Sebagai negara pasifis, dengan merujuk
kembali pada pasal 9 Jepang diharapkan dapat menikmati superioritasnya dengan
melancarkan soft power sebagai negara
yg cinta damai. Akan tetapi, mengingat kembali bahwa Jepang memiliki
saingan-saingan berat dalam melancarkan soft
power, Jepang tidak bisa begitu saja berbangga hati. Soft power Jepang, seperti yang sudah saya singgung di atas, salah
satunya adalah budaya pop yang tergeser oleh budaya pop Korea. Selain itu, yang
tidak dituliskan oleh Kato adalah cara Jepang menarik simpati negara kawasan
Asia Tenggara dengan adanya beasiswa-beasiswa untuk belajar di Jepang, kini
tersaingi juga oleh Korea dan Cina yang gencar memberikan beasiswa sebagai
salah satu bentuk soft powernya untuk
terus engaged dengan negara-negara kawasan, terutama negara yang menjadi
pasarnya.
Pasal 9 yang menerima Nobel Perdamaian,
disebutkan oleh Kato bahwa tidak ada pembuktian logis mengapa Jepang pantas
menerima Nobel tersebut sementara pada faktanya Jepang dianggap menjadi negara
nomor dua di Asia. Sementara spektrum politis tidak bisa menerima dengan mudah
fakta bahwa Jepang telah dinomorduakan di Asia. Posisi Jepang sbg negara nomor
2 tidaklah sama dengan posisinya sbg “middle power” pada perang dingin. Sebab
secara global, pada masa perang dingin, Jepang memang nomor dua, namun di
kawasan Asia, status Jepang pada masa itu adalah sebagai sebuah negara dengan
kekuatan besar di Asia.

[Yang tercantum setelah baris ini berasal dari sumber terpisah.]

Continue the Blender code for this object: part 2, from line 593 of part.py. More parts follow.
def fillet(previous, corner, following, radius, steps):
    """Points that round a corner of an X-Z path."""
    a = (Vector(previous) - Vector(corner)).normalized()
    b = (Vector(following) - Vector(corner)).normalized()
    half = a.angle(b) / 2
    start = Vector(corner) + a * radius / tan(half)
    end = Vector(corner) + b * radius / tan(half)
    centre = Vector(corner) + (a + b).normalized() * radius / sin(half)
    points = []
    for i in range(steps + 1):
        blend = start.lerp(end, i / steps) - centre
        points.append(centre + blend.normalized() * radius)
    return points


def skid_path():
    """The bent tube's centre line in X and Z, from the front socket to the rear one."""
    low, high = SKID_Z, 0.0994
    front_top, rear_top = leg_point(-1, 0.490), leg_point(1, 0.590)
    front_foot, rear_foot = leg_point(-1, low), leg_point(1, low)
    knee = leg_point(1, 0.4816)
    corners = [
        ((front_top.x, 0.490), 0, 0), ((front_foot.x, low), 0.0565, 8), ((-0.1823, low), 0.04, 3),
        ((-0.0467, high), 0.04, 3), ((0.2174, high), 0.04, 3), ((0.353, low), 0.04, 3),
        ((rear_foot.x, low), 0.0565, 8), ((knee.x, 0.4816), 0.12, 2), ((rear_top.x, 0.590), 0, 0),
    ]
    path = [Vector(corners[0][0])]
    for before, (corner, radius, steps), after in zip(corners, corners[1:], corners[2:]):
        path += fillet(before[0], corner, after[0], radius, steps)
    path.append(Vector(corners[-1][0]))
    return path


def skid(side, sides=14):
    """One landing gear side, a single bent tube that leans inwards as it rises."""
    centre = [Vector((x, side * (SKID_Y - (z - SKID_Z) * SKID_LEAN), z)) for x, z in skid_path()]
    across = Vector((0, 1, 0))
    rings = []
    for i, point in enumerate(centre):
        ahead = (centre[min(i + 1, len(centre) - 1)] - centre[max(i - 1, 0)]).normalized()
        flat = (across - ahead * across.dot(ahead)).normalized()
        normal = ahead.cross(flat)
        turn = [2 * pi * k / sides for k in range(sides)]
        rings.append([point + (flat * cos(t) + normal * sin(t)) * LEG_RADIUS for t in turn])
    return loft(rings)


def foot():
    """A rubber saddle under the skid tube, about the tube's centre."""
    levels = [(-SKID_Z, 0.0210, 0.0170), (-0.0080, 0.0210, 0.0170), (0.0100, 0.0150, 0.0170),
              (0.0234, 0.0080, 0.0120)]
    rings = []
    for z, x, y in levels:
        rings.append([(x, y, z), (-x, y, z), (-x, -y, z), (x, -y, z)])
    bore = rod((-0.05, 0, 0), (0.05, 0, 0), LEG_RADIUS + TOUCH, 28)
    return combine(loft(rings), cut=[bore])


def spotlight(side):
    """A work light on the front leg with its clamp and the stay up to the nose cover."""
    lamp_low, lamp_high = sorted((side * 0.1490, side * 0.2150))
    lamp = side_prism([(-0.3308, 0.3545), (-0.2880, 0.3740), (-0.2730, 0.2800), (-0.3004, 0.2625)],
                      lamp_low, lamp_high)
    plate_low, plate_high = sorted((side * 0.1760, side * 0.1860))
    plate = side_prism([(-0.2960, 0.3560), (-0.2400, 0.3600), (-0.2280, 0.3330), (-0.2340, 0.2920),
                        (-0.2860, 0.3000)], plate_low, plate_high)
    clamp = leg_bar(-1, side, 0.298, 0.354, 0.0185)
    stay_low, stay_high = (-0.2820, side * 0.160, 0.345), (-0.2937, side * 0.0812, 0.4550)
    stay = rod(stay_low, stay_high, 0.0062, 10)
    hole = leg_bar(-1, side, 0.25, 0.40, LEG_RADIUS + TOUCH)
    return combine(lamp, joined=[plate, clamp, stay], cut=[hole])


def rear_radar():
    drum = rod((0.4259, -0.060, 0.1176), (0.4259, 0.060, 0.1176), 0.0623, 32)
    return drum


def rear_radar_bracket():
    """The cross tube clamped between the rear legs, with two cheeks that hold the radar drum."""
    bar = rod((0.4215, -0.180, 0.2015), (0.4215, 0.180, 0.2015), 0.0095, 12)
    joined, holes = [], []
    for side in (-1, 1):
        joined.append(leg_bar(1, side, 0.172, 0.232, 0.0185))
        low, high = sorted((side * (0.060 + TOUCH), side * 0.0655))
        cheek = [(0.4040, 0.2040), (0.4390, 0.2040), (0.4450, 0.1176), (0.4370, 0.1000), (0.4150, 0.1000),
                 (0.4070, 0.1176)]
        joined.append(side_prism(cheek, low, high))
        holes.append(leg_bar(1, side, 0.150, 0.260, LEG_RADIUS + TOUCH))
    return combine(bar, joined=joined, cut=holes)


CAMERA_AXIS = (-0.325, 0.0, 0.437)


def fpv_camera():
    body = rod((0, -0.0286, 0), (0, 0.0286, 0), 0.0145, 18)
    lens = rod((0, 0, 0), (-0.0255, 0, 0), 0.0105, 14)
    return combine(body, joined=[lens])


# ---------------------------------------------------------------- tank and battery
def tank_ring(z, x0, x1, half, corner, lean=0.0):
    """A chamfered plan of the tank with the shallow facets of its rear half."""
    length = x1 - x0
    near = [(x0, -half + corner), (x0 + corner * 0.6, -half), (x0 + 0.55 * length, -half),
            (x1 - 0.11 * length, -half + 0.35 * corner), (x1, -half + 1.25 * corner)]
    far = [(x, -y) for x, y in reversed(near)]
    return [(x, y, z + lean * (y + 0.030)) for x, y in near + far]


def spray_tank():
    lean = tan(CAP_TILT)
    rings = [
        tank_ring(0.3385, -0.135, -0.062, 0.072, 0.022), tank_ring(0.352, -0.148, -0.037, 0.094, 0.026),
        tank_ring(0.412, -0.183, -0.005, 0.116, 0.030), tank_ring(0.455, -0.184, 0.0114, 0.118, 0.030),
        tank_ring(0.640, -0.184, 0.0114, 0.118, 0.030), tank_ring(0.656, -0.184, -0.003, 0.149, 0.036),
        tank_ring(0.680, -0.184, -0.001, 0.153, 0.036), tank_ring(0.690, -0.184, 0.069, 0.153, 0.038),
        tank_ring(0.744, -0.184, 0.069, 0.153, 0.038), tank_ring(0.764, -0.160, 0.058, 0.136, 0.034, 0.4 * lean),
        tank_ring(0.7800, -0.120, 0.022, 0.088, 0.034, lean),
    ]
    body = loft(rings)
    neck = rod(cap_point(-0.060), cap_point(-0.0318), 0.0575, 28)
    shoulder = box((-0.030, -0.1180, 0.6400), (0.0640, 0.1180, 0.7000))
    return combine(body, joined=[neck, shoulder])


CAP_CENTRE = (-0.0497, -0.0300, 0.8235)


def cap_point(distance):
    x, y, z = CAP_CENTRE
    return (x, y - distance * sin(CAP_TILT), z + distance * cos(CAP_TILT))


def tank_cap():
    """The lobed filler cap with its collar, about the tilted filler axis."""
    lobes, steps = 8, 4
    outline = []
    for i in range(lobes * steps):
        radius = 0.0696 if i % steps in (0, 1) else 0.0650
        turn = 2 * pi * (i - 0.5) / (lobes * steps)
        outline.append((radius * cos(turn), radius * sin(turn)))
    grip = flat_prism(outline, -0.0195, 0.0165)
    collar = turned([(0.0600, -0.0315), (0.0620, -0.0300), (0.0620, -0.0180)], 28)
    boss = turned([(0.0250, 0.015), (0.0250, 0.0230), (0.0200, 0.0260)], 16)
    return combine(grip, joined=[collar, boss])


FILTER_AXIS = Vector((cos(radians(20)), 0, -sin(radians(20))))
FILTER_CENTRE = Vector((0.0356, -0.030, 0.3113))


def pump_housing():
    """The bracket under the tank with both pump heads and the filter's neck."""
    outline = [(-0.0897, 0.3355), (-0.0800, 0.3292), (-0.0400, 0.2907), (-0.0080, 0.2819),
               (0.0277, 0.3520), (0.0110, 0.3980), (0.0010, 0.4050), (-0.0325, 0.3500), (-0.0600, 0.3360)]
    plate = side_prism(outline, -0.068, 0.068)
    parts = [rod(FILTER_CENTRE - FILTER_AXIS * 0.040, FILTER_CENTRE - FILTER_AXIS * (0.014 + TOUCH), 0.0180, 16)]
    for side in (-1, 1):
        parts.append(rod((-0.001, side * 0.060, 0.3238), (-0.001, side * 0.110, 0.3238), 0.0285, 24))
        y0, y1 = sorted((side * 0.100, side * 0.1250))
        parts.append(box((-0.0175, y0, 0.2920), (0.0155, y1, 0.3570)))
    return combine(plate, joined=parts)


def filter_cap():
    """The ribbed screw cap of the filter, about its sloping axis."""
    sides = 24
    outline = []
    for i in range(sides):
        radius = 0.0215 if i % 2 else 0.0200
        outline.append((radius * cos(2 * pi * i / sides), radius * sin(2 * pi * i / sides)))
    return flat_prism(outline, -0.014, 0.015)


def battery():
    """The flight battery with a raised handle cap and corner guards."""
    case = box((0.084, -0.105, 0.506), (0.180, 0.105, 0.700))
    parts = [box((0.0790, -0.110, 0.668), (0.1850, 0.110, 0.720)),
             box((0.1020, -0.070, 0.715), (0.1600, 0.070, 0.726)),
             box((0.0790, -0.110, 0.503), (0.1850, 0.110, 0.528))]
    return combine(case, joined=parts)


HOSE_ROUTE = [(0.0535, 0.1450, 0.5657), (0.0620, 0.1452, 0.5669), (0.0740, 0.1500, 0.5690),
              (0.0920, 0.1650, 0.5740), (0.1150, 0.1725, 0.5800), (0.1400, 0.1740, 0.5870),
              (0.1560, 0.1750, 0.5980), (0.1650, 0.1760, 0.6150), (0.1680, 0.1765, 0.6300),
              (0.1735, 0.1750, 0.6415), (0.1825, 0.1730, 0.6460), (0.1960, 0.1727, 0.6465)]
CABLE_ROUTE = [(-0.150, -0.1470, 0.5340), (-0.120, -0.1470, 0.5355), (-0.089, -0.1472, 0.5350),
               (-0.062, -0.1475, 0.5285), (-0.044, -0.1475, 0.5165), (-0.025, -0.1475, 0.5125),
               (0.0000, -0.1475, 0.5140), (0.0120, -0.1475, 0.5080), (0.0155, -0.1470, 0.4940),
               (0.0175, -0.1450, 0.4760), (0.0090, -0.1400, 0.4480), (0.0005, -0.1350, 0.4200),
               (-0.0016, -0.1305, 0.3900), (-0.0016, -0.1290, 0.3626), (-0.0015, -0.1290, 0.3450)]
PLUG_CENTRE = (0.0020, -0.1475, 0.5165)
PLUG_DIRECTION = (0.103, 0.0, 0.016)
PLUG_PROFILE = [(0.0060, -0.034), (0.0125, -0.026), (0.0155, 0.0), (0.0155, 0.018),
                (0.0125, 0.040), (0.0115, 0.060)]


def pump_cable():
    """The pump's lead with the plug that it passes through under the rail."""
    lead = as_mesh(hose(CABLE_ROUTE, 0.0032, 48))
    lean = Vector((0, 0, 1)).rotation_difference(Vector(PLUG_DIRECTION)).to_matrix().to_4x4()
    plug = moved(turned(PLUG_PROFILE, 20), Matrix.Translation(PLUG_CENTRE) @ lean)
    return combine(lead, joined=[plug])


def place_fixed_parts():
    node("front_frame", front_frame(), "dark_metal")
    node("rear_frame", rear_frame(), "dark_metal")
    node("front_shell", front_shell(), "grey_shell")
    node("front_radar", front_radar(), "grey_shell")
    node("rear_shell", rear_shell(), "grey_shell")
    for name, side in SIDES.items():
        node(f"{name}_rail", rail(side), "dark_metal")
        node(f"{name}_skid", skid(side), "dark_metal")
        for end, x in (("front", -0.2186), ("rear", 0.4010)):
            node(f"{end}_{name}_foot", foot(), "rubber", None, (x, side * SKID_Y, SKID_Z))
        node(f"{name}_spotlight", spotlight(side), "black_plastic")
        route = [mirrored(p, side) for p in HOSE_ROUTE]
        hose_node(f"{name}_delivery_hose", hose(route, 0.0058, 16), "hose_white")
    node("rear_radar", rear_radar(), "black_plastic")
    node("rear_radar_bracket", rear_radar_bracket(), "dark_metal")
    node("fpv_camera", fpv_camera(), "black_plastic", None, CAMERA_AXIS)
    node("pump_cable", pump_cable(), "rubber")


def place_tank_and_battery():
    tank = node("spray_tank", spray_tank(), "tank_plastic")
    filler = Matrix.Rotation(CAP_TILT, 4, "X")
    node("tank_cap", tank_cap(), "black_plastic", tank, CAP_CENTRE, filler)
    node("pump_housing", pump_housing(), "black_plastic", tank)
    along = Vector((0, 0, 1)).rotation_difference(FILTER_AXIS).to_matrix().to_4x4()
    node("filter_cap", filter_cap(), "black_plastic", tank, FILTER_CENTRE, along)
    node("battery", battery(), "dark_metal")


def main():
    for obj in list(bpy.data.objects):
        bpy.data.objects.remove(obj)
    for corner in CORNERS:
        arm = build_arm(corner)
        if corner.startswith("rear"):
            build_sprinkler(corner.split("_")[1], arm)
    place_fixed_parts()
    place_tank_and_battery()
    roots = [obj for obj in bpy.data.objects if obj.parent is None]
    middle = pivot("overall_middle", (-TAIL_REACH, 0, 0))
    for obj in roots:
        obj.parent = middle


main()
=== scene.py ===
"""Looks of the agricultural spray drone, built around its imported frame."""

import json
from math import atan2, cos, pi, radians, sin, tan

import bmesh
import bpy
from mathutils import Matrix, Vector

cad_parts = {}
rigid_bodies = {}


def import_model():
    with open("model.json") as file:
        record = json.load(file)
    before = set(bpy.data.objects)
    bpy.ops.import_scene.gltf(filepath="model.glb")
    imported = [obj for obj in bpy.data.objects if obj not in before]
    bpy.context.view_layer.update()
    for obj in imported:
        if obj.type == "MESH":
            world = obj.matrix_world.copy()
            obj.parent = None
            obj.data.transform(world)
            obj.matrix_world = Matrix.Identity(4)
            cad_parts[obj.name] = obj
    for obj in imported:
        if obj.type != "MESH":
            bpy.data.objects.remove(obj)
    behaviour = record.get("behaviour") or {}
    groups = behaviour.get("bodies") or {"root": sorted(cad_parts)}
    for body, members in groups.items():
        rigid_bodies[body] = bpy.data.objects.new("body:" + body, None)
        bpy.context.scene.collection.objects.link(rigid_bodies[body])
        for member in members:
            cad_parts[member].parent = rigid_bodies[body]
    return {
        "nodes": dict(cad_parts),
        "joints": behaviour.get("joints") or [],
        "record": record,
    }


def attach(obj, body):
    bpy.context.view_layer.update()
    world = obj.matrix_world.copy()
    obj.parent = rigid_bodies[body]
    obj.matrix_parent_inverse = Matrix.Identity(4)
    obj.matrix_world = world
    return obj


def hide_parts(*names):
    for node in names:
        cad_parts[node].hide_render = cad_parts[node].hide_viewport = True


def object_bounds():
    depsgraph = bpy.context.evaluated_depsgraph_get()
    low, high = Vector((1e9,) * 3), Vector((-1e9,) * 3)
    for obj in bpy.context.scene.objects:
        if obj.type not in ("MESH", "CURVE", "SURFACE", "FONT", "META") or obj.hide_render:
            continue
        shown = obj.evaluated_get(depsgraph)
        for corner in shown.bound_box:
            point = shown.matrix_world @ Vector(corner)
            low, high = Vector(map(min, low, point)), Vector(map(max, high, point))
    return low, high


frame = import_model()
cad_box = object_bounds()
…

Tergelincirnya Jepang dari posisinya inilah yang
membuat Jepang dihadapkan pada situasi-situasi yg gawat dimana perlu adanya pendobrakan
terhadap kebijakan-kebijakan lama yang sifatnya closed-door untuk bergeser
menjadi open door policy melalui kemunculan kekuatan nuklir, maupun partisipasi
dalam TPP. Akan tetapi, perlu dikritisi kembali, apabila benar Jepang ingin
turut mengembangkan kekuatan nuklirnya, tentu akan menimbulkan kekhawatiran
dari berbagai pihak, baik dari pihak negara rival ataupun dari dalam negeri,
mengingat sempat terjadi tragedi nuklir di Fukushima.